The days when I busted my balls to put up obscure theatre with the company I founded in 1992 are long gone, and now I tell stories onstage. I listen to hundreds of stories as well as tell them and it occurs to me that each an every one of them could have that Magritte line etched into them: Ce n'est pas votre vie. Like the painting of the pipe is not a pipe, each story told is not actually your life but a representation of a piece of your life that is only from your vantage point and subject to the falsehoods that accompany the bizarre byline of memory.
That story about your grandma and the woman who tried to punish you and she stepped in whomped her ass? Excellent tale but I'm guessing the woman whomped probably has a different angle on it. That time you stole money from your bank job and the manager helped you out of the jam? Your co-worker is likely to tell it a different way. The dog you bought your wife before you got divorced?

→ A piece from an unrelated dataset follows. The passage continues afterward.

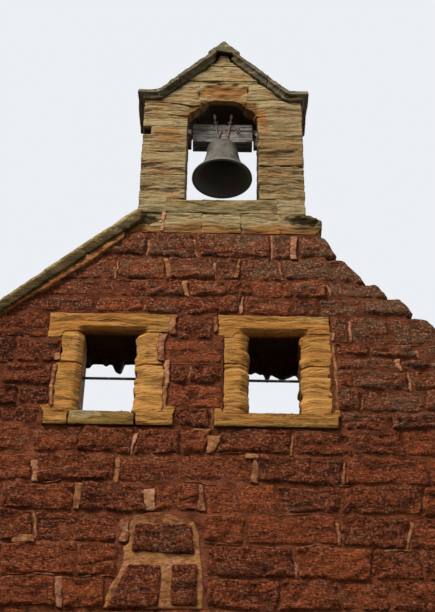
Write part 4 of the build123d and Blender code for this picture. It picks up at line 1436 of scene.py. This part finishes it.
class OBJECT_OT_bellcote_rubble(BellcoteOperator, bpy.types.Operator):
    """Lay the red rubble and its mortar"""
    bl_idname = "object.bellcote_rubble"
    bl_label = "Rubble walls"

    def execute(self, context):
        settings = context.scene.bellcote_masonry
        masonry = Masonry(settings)
        below = unseen_courses(masonry.draw)
        lay_front(masonry, [(low, high, ()) for low, high in below])
        lay_patch(masonry)
        shared_heights = [(low, high) for low, high, _ in LOWER_COURSES[1:]] + below
        upper = [(low, high - 0.004) for low, high in zip(REAR_WINDOW_COURSES, REAR_WINDOW_COURSES[1:])]
        lay_rear(masonry, upper + shared_heights)
        lay_returns(masonry, shared_heights)
        tree = stones_tree()
        material = MATERIALS["rubble"]
        fine = block_shape("fine_block", 22, 12)
        coarse = block_shape("coarse_block", 4, 3)
        strip = block_shape("strip_block", 4, 12)
        masonry.piece("rubble_front_seen", "fine", fine, tree, material)
        masonry.piece("rubble_broken_slope", "slope", fine, tree, material, rounding=1.4)
        masonry.piece("patch_stones", "patch", fine, tree, material, roughness=0.55, wander=0.009)
        masonry.piece("rubble_front_lower", "plain", coarse, tree, material)
        masonry.piece("rubble_rear", "rear", coarse, tree, material)
        masonry.piece("rubble_side_walls", "returns", coarse, tree, material)
        masonry.piece("pale_pointing", "pointing", strip, tree, MATERIALS["pointing"], roughness=0.3,
                      rounding=0.4, wander=0.02, bow=0.012)
        patch_mortar(MATERIALS["patch_mortar"])
        for block in (fine, coarse, strip):
            bpy.data.meshes.remove(block.data)
        mortar_core("gable_mortar", ["wall_below_windows", "wall_left_of_windows", "wall_between_windows",
                                     "wall_right_of_windows", "gable_head", "side_wall_left",
                                     "side_wall_right"], MATERIALS["joint"])
        return {"FINISHED"}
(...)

She ain't telling it so people see you as the beleaguered party.
The Truth (notice that capital 'T') is an elusive and non-existent entity. No matter how objective we try to be, there simply isn't a beast called The Objective Truth that exists outside of legend and in the minds of the most arrogant. Our capacity for finding, telling and believing the Truth is as malleable and plastic as a Stretch Armstrong from the days of my childhood.
The simple reality is that stories, no matter how well meant they are, are stories. Regardless of our commitment to telling some sort of objective truth, the fact is that eyewitness testimony is the least accurate, and our ability to fabricate our memories to paint a narrative we think is best is as human as voting with our emotions and buying shit because we are afraid of death.